## DATA SHOWN
* Begin *

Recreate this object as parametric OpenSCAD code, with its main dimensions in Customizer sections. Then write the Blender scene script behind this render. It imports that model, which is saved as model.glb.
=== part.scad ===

* End *
* Begin *

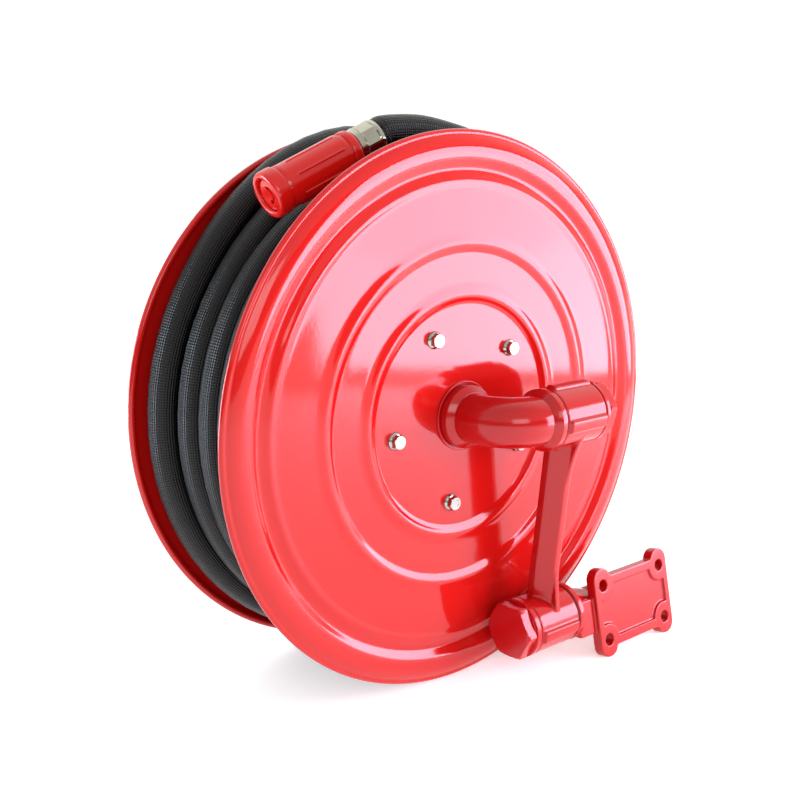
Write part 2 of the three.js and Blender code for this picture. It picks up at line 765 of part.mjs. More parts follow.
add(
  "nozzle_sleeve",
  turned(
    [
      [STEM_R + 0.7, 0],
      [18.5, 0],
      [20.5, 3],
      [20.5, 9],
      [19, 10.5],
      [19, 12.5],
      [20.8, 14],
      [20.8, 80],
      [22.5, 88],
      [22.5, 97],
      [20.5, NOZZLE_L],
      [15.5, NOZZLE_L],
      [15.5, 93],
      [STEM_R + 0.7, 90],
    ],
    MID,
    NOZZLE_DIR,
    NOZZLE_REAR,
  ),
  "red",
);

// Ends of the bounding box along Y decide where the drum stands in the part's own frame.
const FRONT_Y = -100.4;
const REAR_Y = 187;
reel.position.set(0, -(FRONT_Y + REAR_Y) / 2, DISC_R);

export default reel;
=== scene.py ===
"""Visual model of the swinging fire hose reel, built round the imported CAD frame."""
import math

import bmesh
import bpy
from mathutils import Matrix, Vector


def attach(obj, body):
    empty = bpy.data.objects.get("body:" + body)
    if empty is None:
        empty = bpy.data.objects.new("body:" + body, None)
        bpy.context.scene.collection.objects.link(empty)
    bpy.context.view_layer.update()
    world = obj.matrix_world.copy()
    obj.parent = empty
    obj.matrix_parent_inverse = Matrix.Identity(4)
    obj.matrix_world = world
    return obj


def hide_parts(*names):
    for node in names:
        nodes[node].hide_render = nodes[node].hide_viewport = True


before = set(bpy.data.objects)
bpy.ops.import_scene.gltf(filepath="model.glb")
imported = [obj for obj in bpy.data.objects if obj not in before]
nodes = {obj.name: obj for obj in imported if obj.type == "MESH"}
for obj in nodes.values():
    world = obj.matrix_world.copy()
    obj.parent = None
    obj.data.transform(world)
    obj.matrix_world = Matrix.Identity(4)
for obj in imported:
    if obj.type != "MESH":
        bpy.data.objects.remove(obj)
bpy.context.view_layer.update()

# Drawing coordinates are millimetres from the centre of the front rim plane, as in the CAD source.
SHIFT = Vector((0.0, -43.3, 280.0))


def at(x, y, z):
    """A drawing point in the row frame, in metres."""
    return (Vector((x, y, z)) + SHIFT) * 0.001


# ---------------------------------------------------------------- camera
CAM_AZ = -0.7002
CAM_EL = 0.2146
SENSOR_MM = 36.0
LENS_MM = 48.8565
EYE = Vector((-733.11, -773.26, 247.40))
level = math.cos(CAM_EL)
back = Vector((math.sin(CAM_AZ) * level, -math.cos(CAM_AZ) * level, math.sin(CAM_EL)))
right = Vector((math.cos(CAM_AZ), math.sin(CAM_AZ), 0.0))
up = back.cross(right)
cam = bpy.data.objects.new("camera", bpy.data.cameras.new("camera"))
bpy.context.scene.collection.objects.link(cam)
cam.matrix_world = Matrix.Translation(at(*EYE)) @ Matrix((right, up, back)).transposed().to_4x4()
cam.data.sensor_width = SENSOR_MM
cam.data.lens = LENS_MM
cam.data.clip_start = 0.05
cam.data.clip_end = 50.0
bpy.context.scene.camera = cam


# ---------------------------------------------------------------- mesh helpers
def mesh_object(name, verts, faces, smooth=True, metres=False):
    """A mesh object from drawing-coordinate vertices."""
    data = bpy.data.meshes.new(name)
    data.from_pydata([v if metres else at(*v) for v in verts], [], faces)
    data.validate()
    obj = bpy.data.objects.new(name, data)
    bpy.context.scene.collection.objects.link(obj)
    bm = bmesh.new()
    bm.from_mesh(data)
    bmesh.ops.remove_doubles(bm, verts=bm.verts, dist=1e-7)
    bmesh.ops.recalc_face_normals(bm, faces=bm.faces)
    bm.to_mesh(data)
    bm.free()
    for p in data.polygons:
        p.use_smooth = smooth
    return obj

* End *

Pull out every line of the records that includes the string "Identity".

    obj.matrix_parent_inverse = Matrix.Identity(4)
    obj.matrix_world = Matrix.Identity(4)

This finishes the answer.